### EXTRACTED INFORMATION
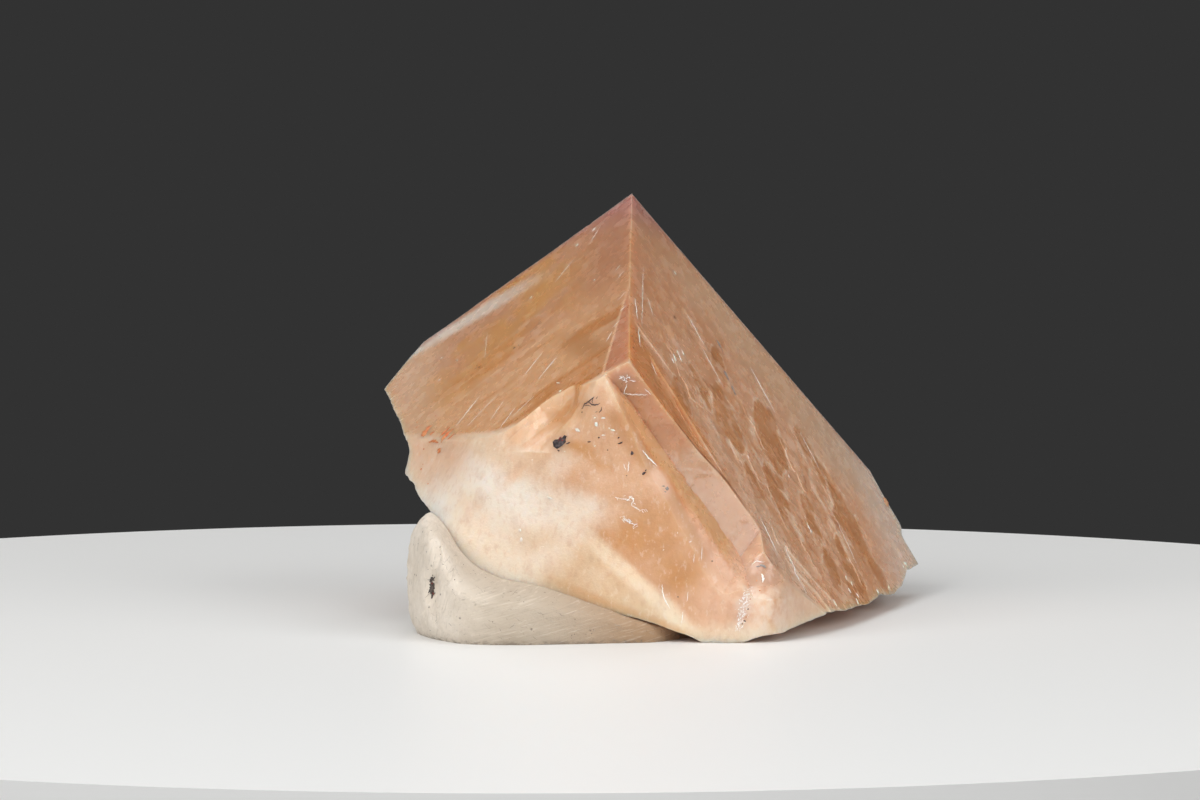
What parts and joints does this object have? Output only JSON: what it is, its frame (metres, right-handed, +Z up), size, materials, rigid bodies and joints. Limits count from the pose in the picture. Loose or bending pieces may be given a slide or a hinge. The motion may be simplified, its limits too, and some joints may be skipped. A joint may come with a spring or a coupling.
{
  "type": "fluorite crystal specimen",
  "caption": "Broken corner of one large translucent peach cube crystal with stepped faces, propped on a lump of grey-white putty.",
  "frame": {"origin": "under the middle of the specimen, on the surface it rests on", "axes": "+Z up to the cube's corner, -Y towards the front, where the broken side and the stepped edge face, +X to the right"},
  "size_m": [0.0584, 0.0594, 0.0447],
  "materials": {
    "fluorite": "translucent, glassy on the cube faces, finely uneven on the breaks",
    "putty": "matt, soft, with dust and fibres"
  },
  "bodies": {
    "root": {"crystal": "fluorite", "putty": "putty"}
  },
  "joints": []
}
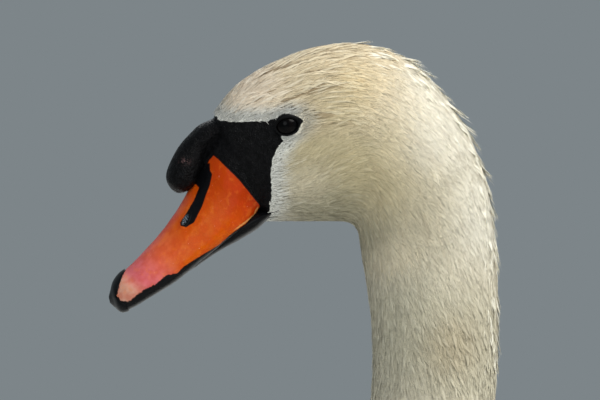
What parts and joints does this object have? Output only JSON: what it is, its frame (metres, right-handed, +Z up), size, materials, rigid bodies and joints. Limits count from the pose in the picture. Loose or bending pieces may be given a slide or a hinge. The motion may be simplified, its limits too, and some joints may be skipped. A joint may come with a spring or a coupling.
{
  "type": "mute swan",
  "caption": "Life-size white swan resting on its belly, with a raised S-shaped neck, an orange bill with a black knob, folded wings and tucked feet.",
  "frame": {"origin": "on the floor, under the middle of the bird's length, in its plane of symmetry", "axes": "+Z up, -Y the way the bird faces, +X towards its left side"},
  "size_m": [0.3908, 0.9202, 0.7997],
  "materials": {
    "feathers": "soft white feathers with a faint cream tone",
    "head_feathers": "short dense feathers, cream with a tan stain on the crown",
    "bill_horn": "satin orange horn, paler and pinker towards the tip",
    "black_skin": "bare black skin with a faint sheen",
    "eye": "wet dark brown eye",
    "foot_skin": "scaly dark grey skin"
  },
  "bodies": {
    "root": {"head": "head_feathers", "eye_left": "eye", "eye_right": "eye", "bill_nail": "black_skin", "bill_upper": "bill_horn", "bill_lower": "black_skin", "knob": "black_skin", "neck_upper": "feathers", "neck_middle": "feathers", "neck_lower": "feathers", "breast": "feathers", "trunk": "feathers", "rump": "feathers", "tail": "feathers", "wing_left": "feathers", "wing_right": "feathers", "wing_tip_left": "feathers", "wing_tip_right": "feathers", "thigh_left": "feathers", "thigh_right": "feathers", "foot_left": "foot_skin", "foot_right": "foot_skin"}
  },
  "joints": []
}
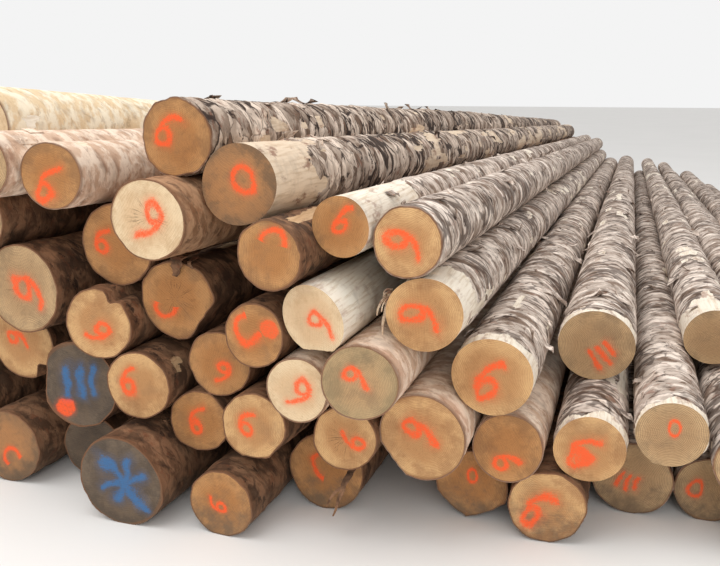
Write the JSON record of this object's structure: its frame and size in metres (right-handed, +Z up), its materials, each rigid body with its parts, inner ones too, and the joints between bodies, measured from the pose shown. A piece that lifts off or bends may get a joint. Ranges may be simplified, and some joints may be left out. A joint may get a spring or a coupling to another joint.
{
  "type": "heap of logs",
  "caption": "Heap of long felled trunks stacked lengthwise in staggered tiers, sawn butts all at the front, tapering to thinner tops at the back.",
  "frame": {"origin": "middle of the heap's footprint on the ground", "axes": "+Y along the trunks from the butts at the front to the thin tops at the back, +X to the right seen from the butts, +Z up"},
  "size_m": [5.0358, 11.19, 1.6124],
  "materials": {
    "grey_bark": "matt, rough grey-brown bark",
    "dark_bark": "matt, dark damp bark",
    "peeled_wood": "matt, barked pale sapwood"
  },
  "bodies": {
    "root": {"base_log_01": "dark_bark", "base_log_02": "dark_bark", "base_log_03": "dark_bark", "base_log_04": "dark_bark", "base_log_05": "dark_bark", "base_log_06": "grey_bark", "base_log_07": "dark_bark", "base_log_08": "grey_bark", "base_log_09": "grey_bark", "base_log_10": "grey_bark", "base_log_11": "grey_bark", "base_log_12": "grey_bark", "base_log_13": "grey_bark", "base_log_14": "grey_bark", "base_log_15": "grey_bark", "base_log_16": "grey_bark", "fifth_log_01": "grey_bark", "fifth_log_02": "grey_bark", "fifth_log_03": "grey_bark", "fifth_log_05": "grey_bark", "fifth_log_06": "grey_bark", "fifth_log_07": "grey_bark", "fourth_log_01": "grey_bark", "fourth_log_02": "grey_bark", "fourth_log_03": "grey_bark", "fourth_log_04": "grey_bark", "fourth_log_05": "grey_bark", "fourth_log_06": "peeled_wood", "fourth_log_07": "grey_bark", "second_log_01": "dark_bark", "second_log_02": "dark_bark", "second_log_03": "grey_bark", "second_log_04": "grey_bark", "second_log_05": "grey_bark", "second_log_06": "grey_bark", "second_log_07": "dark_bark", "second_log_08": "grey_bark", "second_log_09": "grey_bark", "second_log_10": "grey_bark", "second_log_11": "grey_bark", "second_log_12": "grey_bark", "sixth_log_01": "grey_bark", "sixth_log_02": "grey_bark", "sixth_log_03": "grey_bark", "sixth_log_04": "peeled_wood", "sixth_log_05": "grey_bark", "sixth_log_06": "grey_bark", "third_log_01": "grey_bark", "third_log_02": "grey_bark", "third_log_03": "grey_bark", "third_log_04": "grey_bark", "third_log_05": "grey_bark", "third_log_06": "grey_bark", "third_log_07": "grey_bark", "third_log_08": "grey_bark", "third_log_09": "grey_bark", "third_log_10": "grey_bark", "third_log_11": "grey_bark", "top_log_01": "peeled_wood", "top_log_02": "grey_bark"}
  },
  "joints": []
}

### AIM
Reproduce every record, matching each line exactly.

### THE OUTPUT
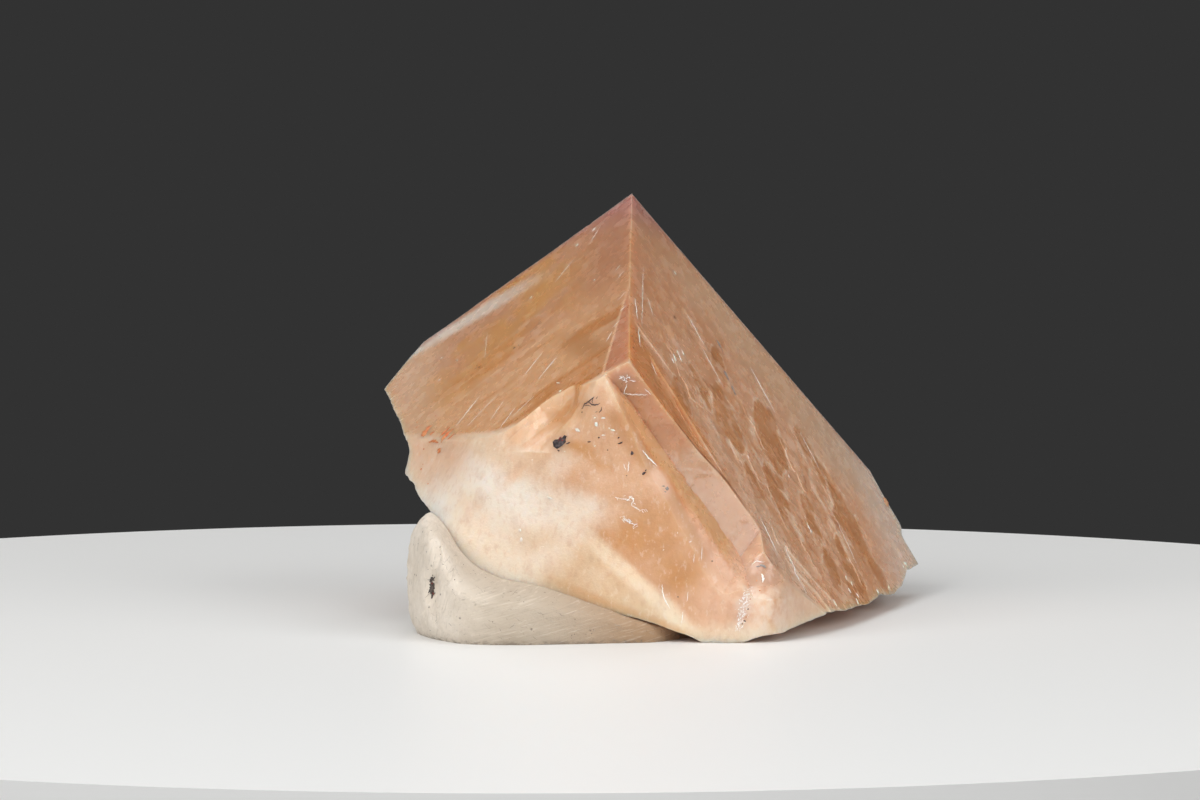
What parts and joints does this object have? Output only JSON: what it is, its frame (metres, right-handed, +Z up), size, materials, rigid bodies and joints. Limits count from the pose in the picture. Loose or bending pieces may be given a slide or a hinge. The motion may be simplified, its limits too, and some joints may be skipped. A joint may come with a spring or a coupling.
{
  "type": "fluorite crystal specimen",
  "caption": "Broken corner of one large translucent peach cube crystal with stepped faces, propped on a lump of grey-white putty.",
  "frame": {"origin": "under the middle of the specimen, on the surface it rests on", "axes": "+Z up to the cube's corner, -Y towards the front, where the broken side and the stepped edge face, +X to the right"},
  "size_m": [0.0584, 0.0594, 0.0447],
  "materials": {
    "fluorite": "translucent, glassy on the cube faces, finely uneven on the breaks",
    "putty": "matt, soft, with dust and fibres"
  },
  "bodies": {
    "root": {"crystal": "fluorite", "putty": "putty"}
  },
  "joints": []
}
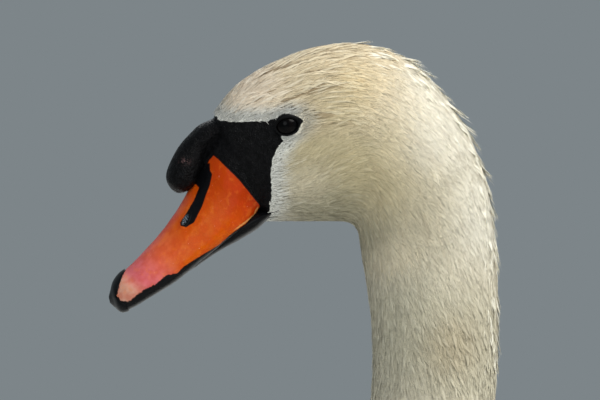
What parts and joints does this object have? Output only JSON: what it is, its frame (metres, right-handed, +Z up), size, materials, rigid bodies and joints. Limits count from the pose in the picture. Loose or bending pieces may be given a slide or a hinge. The motion may be simplified, its limits too, and some joints may be skipped. A joint may come with a spring or a coupling.
{
  "type": "mute swan",
  "caption": "Life-size white swan resting on its belly, with a raised S-shaped neck, an orange bill with a black knob, folded wings and tucked feet.",
  "frame": {"origin": "on the floor, under the middle of the bird's length, in its plane of symmetry", "axes": "+Z up, -Y the way the bird faces, +X towards its left side"},
  "size_m": [0.3908, 0.9202, 0.7997],
  "materials": {
    "feathers": "soft white feathers with a faint cream tone",
    "head_feathers": "short dense feathers, cream with a tan stain on the crown",
    "bill_horn": "satin orange horn, paler and pinker towards the tip",
    "black_skin": "bare black skin with a faint sheen",
    "eye": "wet dark brown eye",
    "foot_skin": "scaly dark grey skin"
  },
  "bodies": {
    "root": {"head": "head_feathers", "eye_left": "eye", "eye_right": "eye", "bill_nail": "black_skin", "bill_upper": "bill_horn", "bill_lower": "black_skin", "knob": "black_skin", "neck_upper": "feathers", "neck_middle": "feathers", "neck_lower": "feathers", "breast": "feathers", "trunk": "feathers", "rump": "feathers", "tail": "feathers", "wing_left": "feathers", "wing_right": "feathers", "wing_tip_left": "feathers", "wing_tip_right": "feathers", "thigh_left": "feathers", "thigh_right": "feathers", "foot_left": "foot_skin", "foot_right": "foot_skin"}
  },
  "joints": []
}
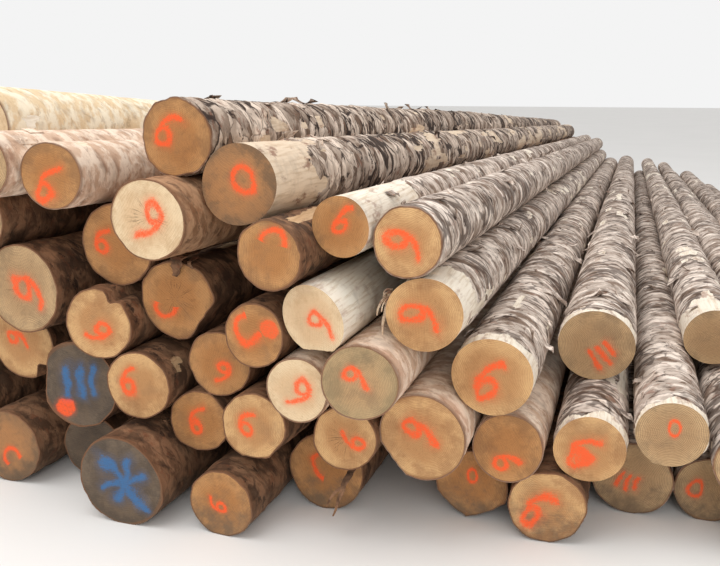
Write the JSON record of this object's structure: its frame and size in metres (right-handed, +Z up), its materials, each rigid body with its parts, inner ones too, and the joints between bodies, measured from the pose shown. A piece that lifts off or bends may get a joint. Ranges may be simplified, and some joints may be left out. A joint may get a spring or a coupling to another joint.
{
  "type": "heap of logs",
  "caption": "Heap of long felled trunks stacked lengthwise in staggered tiers, sawn butts all at the front, tapering to thinner tops at the back.",
  "frame": {"origin": "middle of the heap's footprint on the ground", "axes": "+Y along the trunks from the butts at the front to the thin tops at the back, +X to the right seen from the butts, +Z up"},
  "size_m": [5.0358, 11.19, 1.6124],
  "materials": {
    "grey_bark": "matt, rough grey-brown bark",
    "dark_bark": "matt, dark damp bark",
    "peeled_wood": "matt, barked pale sapwood"
  },
  "bodies": {
    "root": {"base_log_01": "dark_bark", "base_log_02": "dark_bark", "base_log_03": "dark_bark", "base_log_04": "dark_bark", "base_log_05": "dark_bark", "base_log_06": "grey_bark", "base_log_07": "dark_bark", "base_log_08": "grey_bark", "base_log_09": "grey_bark", "base_log_10": "grey_bark", "base_log_11": "grey_bark", "base_log_12": "grey_bark", "base_log_13": "grey_bark", "base_log_14": "grey_bark", "base_log_15": "grey_bark", "base_log_16": "grey_bark", "fifth_log_01": "grey_bark", "fifth_log_02": "grey_bark", "fifth_log_03": "grey_bark", "fifth_log_05": "grey_bark", "fifth_log_06": "grey_bark", "fifth_log_07": "grey_bark", "fourth_log_01": "grey_bark", "fourth_log_02": "grey_bark", "fourth_log_03": "grey_bark", "fourth_log_04": "grey_bark", "fourth_log_05": "grey_bark", "fourth_log_06": "peeled_wood", "fourth_log_07": "grey_bark", "second_log_01": "dark_bark", "second_log_02": "dark_bark", "second_log_03": "grey_bark", "second_log_04": "grey_bark", "second_log_05": "grey_bark", "second_log_06": "grey_bark", "second_log_07": "dark_bark", "second_log_08": "grey_bark", "second_log_09": "grey_bark", "second_log_10": "grey_bark", "second_log_11": "grey_bark", "second_log_12": "grey_bark", "sixth_log_01": "grey_bark", "sixth_log_02": "grey_bark", "sixth_log_03": "grey_bark", "sixth_log_04": "peeled_wood", "sixth_log_05": "grey_bark", "sixth_log_06": "grey_bark", "third_log_01": "grey_bark", "third_log_02": "grey_bark", "third_log_03": "grey_bark", "third_log_04": "grey_bark", "third_log_05": "grey_bark", "third_log_06": "grey_bark", "third_log_07": "grey_bark", "third_log_08": "grey_bark", "third_log_09": "grey_bark", "third_log_10": "grey_bark", "third_log_11": "grey_bark", "top_log_01": "peeled_wood", "top_log_02": "grey_bark"}
  },
  "joints": []
}